The takedown requests by Slater were ignored, and he decided to give up. That was until the annual Wikipedia conference came around two years later. “At their 2014 Wikimania conference, they used printed out boards of my monkey selfie as mascots, and were encouraging people to take their own selfie with the selfie, with Jimmy Wales himself doing this,” recounts Slater.

It was at this point that People for the Ethical Treatment of Animals (PETA) reared their head. They had been following the debate about whether or not a monkey can own a copyright, and decided to jump on the case to prove their own agenda.

“They’d seen the comment that the monkey should own the picture, but sadly the monkey can’t own copyright,” Slater explains. “PETA then said, ‘well where does it say that in US copyright law?’”
After spending hundreds of thousands of dollars hiring lawyers, PETA decided to take the issue to court, in a bid to further the argument that animals should be awarded the same rights as humans. But in order to argue for copyright on someone's behalf in the US, you need the legal guardian of that person on your side. Obviously, the monkey couldn’t represent itself, so PETA found a primatologist who worked with the macaques and who claims that she has known the monkey in the image from birth.


The monkey who took the photo was identified as a young male named Naruto, although Slater disputes this and says that the monkey in question was actually female. Either way, Slater was served with papers by a man in a black suit, stating that he was being sued by the monkey for copyright infringement. “At first, I thought it was a joke,” he says.

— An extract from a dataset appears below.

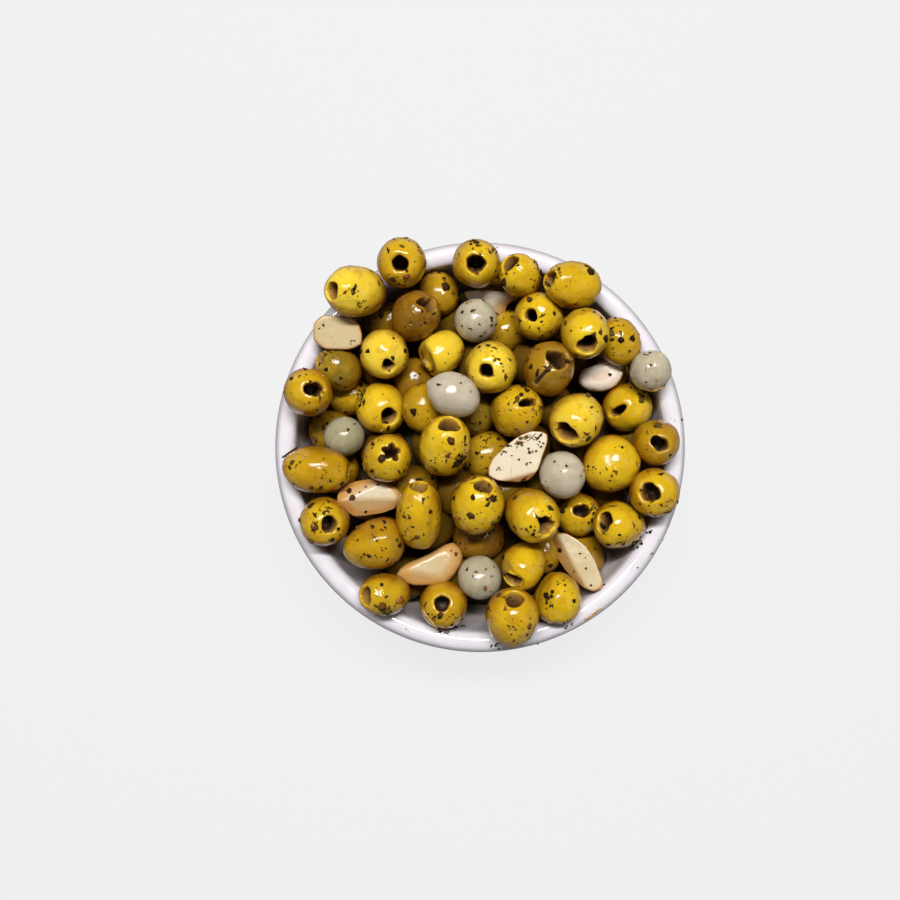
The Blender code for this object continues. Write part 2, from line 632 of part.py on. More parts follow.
def overlap(one, other):
    """How far two pieces reach into each other, negative where there is air between them."""
    between = other["place"] - one["place"]
    distance = np.linalg.norm(between)
    reach = 0.0
    for piece in (one, other):
        local = piece["turn"].T @ (between / distance)
        half = np.array(piece["half"])
        reach += 0.5 / np.linalg.norm(local / half) + 0.5 * np.linalg.norm(local * half)
    return reach - distance


def pegs(olives):
    """Pairs of olives that need a hidden peg between them for the heap to be one solid."""
    joined = []
    for index, olive in enumerate(olives):
        x, y, z = olive["place"]
        if z - olive["half"][0] < core_height(math.hypot(x, y)) - CORE_CLEAR:
            joined.append(index)
    needed = []
    while len(joined) < len(olives):
        others = [index for index in range(len(olives)) if index not in joined]
        most, one, other = max((overlap(olives[a], olives[b]), a, b) for a in joined for b in others)
        joined.append(other)
        if most < FUSED:
            needed.append((olives[one], olives[other]))
    return needed


def make_peg(one, other, collection):
    start, end = Vector(one["place"]) * MM, Vector(other["place"]) * MM
    way = end - start
    bm = bmesh.new()
    bmesh.ops.create_cone(bm, cap_ends=True, segments=PEG_SIDES, radius1=PEG_RADIUS * MM,
                          radius2=PEG_RADIUS * MM, depth=way.length * PEG_SHARE)
    turn = way.to_track_quat("Z", "Y").to_matrix().to_4x4()
    bm.transform(Matrix.Translation((start + end) / 2) @ turn)
    return add_object("peg", bm, None, collection)


SHAPES = {"olive": olive_shape, "onion": onion_shape, "garlic": garlic_shape}


def smooth(target):
    target.data.shade_smooth()
    target.data.set_sharp_from_angle(angle=math.radians(CREASE))


def make_heap(olives, finish):
    """The core and the olives in one solid, with the flakes that lie on them."""
    heap = add_object("olives", turned(core_outline(), CORE_SIDES), finish)
    joining = new_collection("olives_to_fuse")
    for olive in olives:
        add_object("olive", olive_shape(olive), None, joining)
        for flake in olive["flakes"]:
            make_flake(*flake, joining)
    for one, other in pegs(olives):
        make_peg(one, other, joining)
    boolean(heap, "UNION", joining)
    return heap


def make_single(name, piece, finish):
    """An onion or a piece of garlic, with the flakes that lie on it."""
    made = add_object(name, SHAPES[piece["kind"]](piece), finish)
    if piece["flakes"]:
        joining = new_collection("flakes_to_fuse")
        for flake in piece["flakes"]:
            make_flake(*flake, joining)
        boolean(made, "UNION", joining)
    smooth(made)


def build():
    clear_scene()
    bowl = add_object("bowl", turned(bowl_outline(), BOWL_SIDES), material("glaze", GLAZE))
    smooth(bowl)
    pieces = [piece for piece in settle(heap_pieces()) if piece["layer"] >= 0]
    for piece in pieces:
        shape = SHAPES[piece["kind"]](piece)
        shape.normal_update()
        piece["tree"] = BVHTree.FromBMesh(shape)
        piece["flakes"] = []
        shape.free()
    lay_flakes(pieces)
    olives = [piece for piece in pieces if piece["kind"] == "olive"]
    heap = make_heap(olives, material("olive_skin", OLIVE_SKIN))
    room = new_collection("room_for_neighbours")
    add_object("room", turned(bowl_outline(GAP), BOWL_SIDES), None, room)
    for kind, finish in (("onion", ONION_SKIN), ("garlic", GARLIC_FLESH)):
        shared = material(kind, finish)
        several = [piece for piece in pieces if piece["kind"] == kind]
        for number, piece in enumerate(several, 1):
            make_single(f"{kind}_{number}", piece, shared)
            add_object("room", SHAPES[kind](piece, GAP), None, room)
    boolean(heap, "DIFFERENCE", room)
    keep_main_shell(heap)
    smooth(heap)


build()
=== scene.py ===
# %% [markdown]
# # A bowl of marinated olives
#
# The real object is a small glazed bowl, heaped with pitted green olives, peeled garlic and pearl
# onions in oil and dried herbs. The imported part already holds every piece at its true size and
# place. This lesson gives each of them the surface that the eye expects.

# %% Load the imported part
import math

import bmesh
import bpy
import numpy as np
from mathutils import Matrix, Vector, noise
from mathutils.bvhtree import BVHTree


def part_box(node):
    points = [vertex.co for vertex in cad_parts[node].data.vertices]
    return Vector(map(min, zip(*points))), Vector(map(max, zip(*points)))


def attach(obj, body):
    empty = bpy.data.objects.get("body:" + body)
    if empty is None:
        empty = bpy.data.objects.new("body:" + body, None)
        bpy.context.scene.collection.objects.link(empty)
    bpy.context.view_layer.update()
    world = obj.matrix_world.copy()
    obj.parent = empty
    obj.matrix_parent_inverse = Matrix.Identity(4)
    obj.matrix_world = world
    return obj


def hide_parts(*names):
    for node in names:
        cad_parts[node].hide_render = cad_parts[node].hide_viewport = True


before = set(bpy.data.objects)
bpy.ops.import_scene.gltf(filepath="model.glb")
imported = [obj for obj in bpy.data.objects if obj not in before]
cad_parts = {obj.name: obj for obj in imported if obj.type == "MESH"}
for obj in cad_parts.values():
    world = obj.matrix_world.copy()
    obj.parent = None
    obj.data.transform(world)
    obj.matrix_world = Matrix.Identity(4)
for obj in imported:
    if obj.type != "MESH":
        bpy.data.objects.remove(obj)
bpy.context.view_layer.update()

MM = 0.001

# %% [markdown]
# ## Where we look from
#
# The bowl is seen from straight above, from close by. A camera looks down its own -Z axis, so it
# needs no turning. How near it stands matters more than the lens: it decides how much of each
# olive's side can be seen towards the rim.

# %% Camera
EYE = (-11.0, -1.0, 356.0)       # in millimetres from the middle of the foot
LENS = 33.1

camera = bpy.data.objects.new("eye", bpy.data.cameras.new("eye"))
bpy.context.scene.collection.objects.link(camera)
camera.location = Vector(EYE) * MM
camera.data.lens = LENS
camera.data.clip_start = 0.01
bpy.context.scene.camera = camera
print("the camera is", EYE[2], "mm above the table")

# %% [markdown]
# ## Light
#
# Each olive carries one short bright streak a little above its middle. A sphere mirrors what is
# halfway between the eye and the light, so the lamp is a wide, shallow panel overhead, leaning
# towards the top of the picture, with a thinner and brighter bar before it. Three dim panels stand
# in for walls, a weak even sky fills the shadows, and four weak lamps near the table light the
# outside of the bowl. The gaps between the olives stay nearly black.

# %% Lamps, sky and table
HEAP_MIDDLE = (0.0, 0.0, 0.05)   # in metres; all the lamps face it


def panel(name, place, width, height, power):
    """A rectangular lamp that faces the middle of the heap."""
    lamp = bpy.data.lights.new(name, "AREA")
    lamp.shape = "RECTANGLE"
    lamp.size, lamp.size_y = width, height
    lamp.energy = power
    made = bpy.data.objects.new(name, lamp)
    bpy.context.scene.collection.objects.link(made)
    made.location = place
    away = Vector(place) - Vector(HEAP_MIDDLE)
    made.rotation_euler = away.to_track_quat("Z", "Y").to_euler()
    made.visible_camera = False


# Name, place, width and height in metres, power in watts
PANELS = (
    ("window", (-0.02, 0.36, 0.98), 0.68, 0.12, 9.5),
    ("window_bar", (-0.02, 0.36, 0.97), 0.50, 0.02, 4.0),
    ("left_wall", (-0.75, -0.10, 0.60), 0.5, 0.5, 0.25),
    ("right_wall", (0.75, -0.10, 0.60), 0.5, 0.5, 0.45),
    ("near_wall", (0.0, -0.95, 0.45), 0.6, 0.4, 0.30),
)
LOW_RADIUS, LOW_HEIGHT, LOW_POWER = 0.7, 0.04, 0.16    # the lamps near the table
LOW_SIZE = (0.5, 0.06)

for row in PANELS:
    panel(*row)
for turn in range(45, 360, 90):
    side = math.radians(turn)
    panel(f"low_{turn}", (LOW_RADIUS * math.cos(side), LOW_RADIUS * math.sin(side), LOW_HEIGHT),
          *LOW_SIZE, LOW_POWER)


def seen_or_thrown(tree, socket, thrown, seen):
    """One grey for what the eye sees, and another for the light that reaches the bowl."""
    path = tree.nodes.new("ShaderNodeLightPath")
    pick = tree.nodes.new("ShaderNodeMix")
    pick.data_type = "RGBA"
    pick.inputs[6].default_value = (thrown, thrown * 0.98, thrown * 0.95, 1)
    pick.inputs[7].default_value = (seen, seen, seen, 1)
    tree.links.new(path.outputs["Is Camera Ray"], pick.inputs[0])
    tree.links.new(pick.outputs[2], socket)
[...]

The case was promptly thrown out. “The judge said that if the US government wanted monkeys to have these rights, it would be a matter for the President or something along those lines,” recalls Slater.

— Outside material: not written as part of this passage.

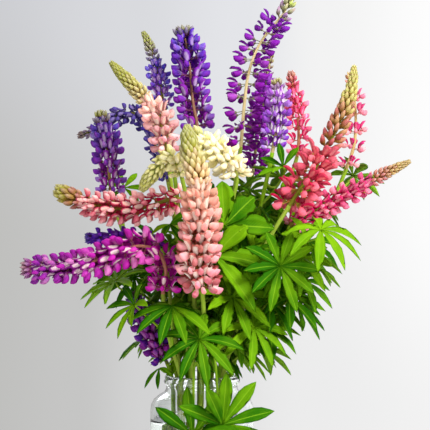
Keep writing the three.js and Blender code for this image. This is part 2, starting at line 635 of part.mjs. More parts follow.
// A flower head: whorls of separate florets up the rachis, then a cone of overlapping buds.
function flowerHead(lupin) {
  const { path, headStart, perWhorl, whorls, budRings } = lupin;
  const surface = new Surface();
  const slice = (2 * Math.PI) / perWhorl;
  const length = path.total - headStart;
  const ring = (height, turn, radius) => Array.from({ length: perWhorl }, (_, j) =>
    surface.add(path.place(headStart + height, (j + turn) * slice, radius)));
  const petal = (height, turn, share) => {
    const angle = turn * slice;
    const reach = clearReach(path, headStart + height, angle, reachAt(lupin, height / length));
    return surface.add(path.place(headStart + height, angle, Math.max(reach * share, RACHIS_RADIUS + 1)));
  };

  let below = ring(0, 0, RACHIS_RADIUS);
  surface.floor(below);
  const openLength = length * lupin.open;
  const pitch = (openLength - FIRST_WHORL) / whorls;
  for (let i = 0; i < whorls; i += 1) {
    const turn = i / 2;
    const middle = FIRST_WHORL + i * pitch;
    const low = ring(middle - pitch * ROOT_SHARE, turn, RACHIS_RADIUS);
    const high = ring(middle + pitch * ROOT_SHARE, turn, RACHIS_RADIUS);
    if (i === 0) surface.band(below, low);
    else surface.turnedBand(below, low);
    const lift = pitch * mix(LIFT_AT_BASE, LIFT_AT_TOP, i / whorls);
    for (let j = 0; j < perWhorl; j += 1) {
      const next = (j + 1) % perWhorl;
      const centre = turn + j + 0.5;
      const corners = [low[j], low[next], high[next], high[j]];
      const crown = [
        petal(middle + lift - pitch * KEEL.height, centre, KEEL.reach),
        petal(middle + lift * WING.height, centre + WING.spread, WING.reach),
        petal(middle + lift + pitch * BANNER.height, centre, BANNER.reach),
        petal(middle + lift * WING.height, centre - WING.spread, WING.reach),
      ];
      corners.forEach((corner, k) => {
        const after = (k + 1) % 4;
        surface.face(corner, corners[after], crown[k]);
        surface.face(corners[after], crown[after], crown[k]);
      });
      surface.bud(crown, petal(middle + lift, centre, 1));
    }
    below = high;
  }

  const budPitch = (length - openLength) / (budRings + 1);
  const lastTurn = (whorls - 1) / 2;
  const budHeight = (i) => openLength + (i - 0.5) * budPitch;
  const rings = [below];
  for (let i = 1; i <= budRings; i += 1) {
    rings.push(ring(budHeight(i), lastTurn + i / 2, reachAt(lupin, budHeight(i) / length) * BUD_CORE));
  }
  const tip = surface.add(path.at(path.total).spot);
  below.forEach((corner, j) => surface.face(corner, below[(j + 1) % perWhorl], rings[1][j]));
  for (let i = 1; i <= budRings; i += 1) {
    for (let j = 0; j < perWhorl; j += 1) {
      const next = (j + 1) % perWhorl;
      const above = i < budRings ? rings[i + 1][j] : tip;
      const height = budHeight(i) + budPitch * BUD_LIFT;
      const apex = path.place(headStart + height, (lastTurn + i / 2 + j + 0.5) * slice,
        reachAt(lupin, height / length));
      surface.bud([rings[i - 1][next], rings[i][next], above, rings[i][j]], surface.add(apex));
    }
  }
  return surface.geometry();
}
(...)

But the monkey appealed. “Technically the monkey didn’t like the judgment,” says Slater, and decided to take the matter to a higher court. This appeal was heard a few weeks ago, and that is currently where the matter stands. Slater is “99 percent” sure that he’ll win, but not without first having taken a heavy hit.
“Wikipedia owes me big time,” laments Slater. “They have lost me so much money over this.”

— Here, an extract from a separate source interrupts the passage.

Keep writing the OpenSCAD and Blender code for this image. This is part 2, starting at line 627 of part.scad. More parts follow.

This has cost Slater financially, as he hasn't been getting royalties from its use on t-shirts, billboards, and even album covers, and he's been shelling out for lawyers to defend himself. His health has also been rocked, not to mention his photography career being shaken.

Yet what troubles Slater the most is that all this furor has distracted people from the original reason he trekked through the jungle to take images of the monkeys in the first place. “The story was not about the monkeys anymore, which was really upsetting for me because that’s the reason I took the picture,” he says. “Nobody cared about the monkeys all of a sudden because it was all about copyright and Wikipedia.”

The crested black macaque is a critically endangered primate, threatened by hunting from local residents who consider its meat a delicacy. PETA claims to be fighting for the monkey, but in the process, they have ruined a man who was simply trying to help them.